Opinion
One stopping on the left-hand side of the street for a lawful purpose — in this case the delivery of groceries in the evening — is under no legal duty to notify persons, approaching from the opposite direction, of his presence there. The evidence in the present case reviewed and the action of the trial court in setting aside a verdict for the plaintiff sustained, upon the ground that the evidence failed to disclose the exercise of due care upon his part.
Argued April 12th, 1916
Decided June 2d 1916.
ACTION to recover damages for personal injuries alleged to have been caused by the negligence of the defendant's servant, brought to the Superior Court in Fairfield County and tried to the jury before Webb, J.; the jury returned a verdict for the plaintiff for $500 which the trial court set aside as against the evidence, and from this action the plaintiff appealed. No error.

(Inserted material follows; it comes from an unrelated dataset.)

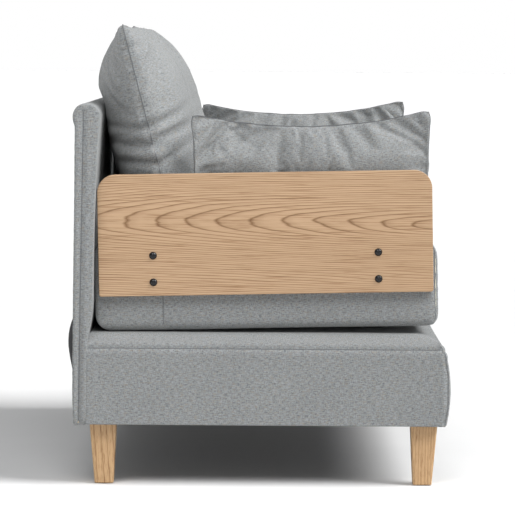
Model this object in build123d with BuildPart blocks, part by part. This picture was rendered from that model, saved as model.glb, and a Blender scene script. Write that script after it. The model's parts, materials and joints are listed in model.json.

Henry E. Shannon and Edward J. Quinlan, for the appellant (plaintiff). Nehemiah Candee and John Keogh, for the appellee (defendant).
The plaintiff when driving along a public street collided with a grocery wagon then in use by the defendant's servant in delivering goods for his master. The servant had just driven across from the right to the left side of the street, and had stopped or was in the act of stopping at the curb in front of a house at which he was to deliver groceries. The plaintiff approached from the opposite direction and was upon his right-hand side of the street. The collision occurred in the early evening at a dark place in the street.
The only negligence alleged on the part of the defendant is that the servant was upon the wrong side of the street and gave the plaintiff no notice of the fact. The servant was upon the left-hand side of the street for a lawful purpose, no statute, or ordinance of the city of Norwalk, forbidding it. We think that the facts in evidence raised no duty on his part to notify parties approaching of his presence there.
However this may be, the plaintiff was bound to know that vehicles and other obstacles were likely to be standing upon that side of the street, and it was his duty to so drive his own team that he could discover and avoid such obstacles if encountered. His evidence shows that he did not discover the defendant's horse, which was a white one, until he was within fifteen feet of it, and that he could not then avoid hitting the wagon, although he did everything he could to avoid it. If he could not, either by stopping or turning out, avoid colliding with the defendant's team after he discovered it, either he was negligent in not discovering it earlier, or was negligent in driving so rapidly into a dark street, where he could not see a white object before him until within fifteen feet of it, that he could not avoid obstacles when discovered. The evidence thus failed to show that he was not guilty of contributory negligence and the court properly set the verdict aside.